Sissy Boy Slap Party Maddin is best in small doses & his short film Sissy Boy Slap Party (1995) is simply laugh-out-loud funny. It's a joke, but no mere joke, as it's very artful in its peculiarness, like Kenneth Anger back from the grave, but with talent.

A white-haired sugar-daddy at an all-boy orgy tells his hunky lads they're getting fat & should get to the gym. He then gets on his bicycle to go fetch condoms, warning the lads not to slap each other while he's gone.

Well, they do slap each other, & it becomes an amazing tribal event, with appealingly primitive drumming & a stunning soundtrack of amusingly agonized whines & slapping sounds. There's lots of witty, clever editing that helps build the slapping orgy to a crescendo of action.

Anyone who loves "punch & block" kung fu films had better watch this little film for a better understanding of their own fetish! It's not just brilliantly funny, but it's a brilliant film, with the look of something that could've been filmed near the beginning of the age of cinema.

Isabella Rossellini wrote & narrates My Dad is 100 Years Old (2005), a sixteen-minute fantasy documentary of her Papa, i.e., Roberto Rossellini, at age one-hundred. He did not live to be a hundred years old literally of course, but as a symbol, he stands in for the history of cinema afer one hundred years.

Isabella is credited with having written the script herself & at times it comes off as a junior college essay on cinema. So it's not the verbal content of the film that has value; it's the oddness of delivery & Guy Maddins trademark surrealism that surrounds the Rossellini performance.

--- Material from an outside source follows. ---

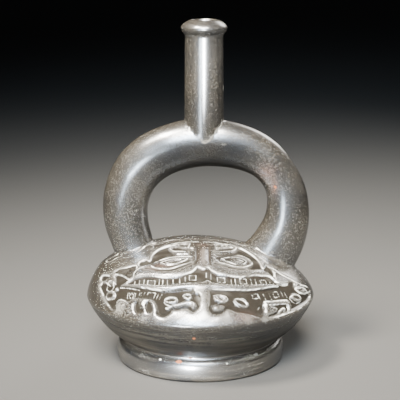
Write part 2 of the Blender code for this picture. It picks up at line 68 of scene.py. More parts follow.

My Dad is 100 Years OldPapa we learn is a fat lazy loony asshole genius fool artist filmmaker saint demon & one wonders here & there how much of the expressionist documentary isn't as much autobiographical for Maddin as it is biographical for Isabella's love, remembrance, & attitude toward her filmmaker daddy.

She plays her own father in male drag, as well as other roles (i.e., Fredrico Fellini, Charlie Chaplin, etc), having conversations with each other as though they weren't great filmmakers but only kids riding to junior highschool on a bus. Isabella asks the fundamental question: Was her father a genius or not; were his neo-realist film's brilliant, or lousy.

Rather than biography, however, it turns into a fantasy argument between Chaplin, Rossellini, Hitchock, Selznik & Fellini on whose films are great & whose films are stupid.

The little pieces of Film Criticism sprinkled into the dialogue, about Roberto Rossellini &am everyone else, are strictly junior league observations every beginner film student has already said, & has got to get over if they're ever to have an observatioin of merit. So don't look for anything deep here, look merely for the oddball delivery of the lines by Isabella in sundry guises.

When Momma appears in the story, this little film takes a leap forward for a few moments, as who never noticed that Isabella indeed looks like Ingrid Bergman. She looks less like her now than ten or fifteen years ago of course, & too damned bad someone didn't have her make a biopic of her mom when she was younger & a deadringer double for her mom. Too late now.

From a theater auditorium Isabella converses with the ghost of her mother who appears projected upon the screen. It's a strangely heart-tugging moment though Isabella drags it down by asking her mom the twenty-five-cent question that never needed to be asked & getting the ultra-predictable reply, which is again mere beginner level film student stuff.

It's not one of Maddin's finer short films, but he wasn't working with the best material, & Isabella's antics in male drag are just too silly without being particularly funny. It's certainly not good acting on her part to flick a cigar about & pretend to be sundry fellow. It's short enough, however, to be worth watching even so, as it's a fairly warped take on the meaning of biography or documentary.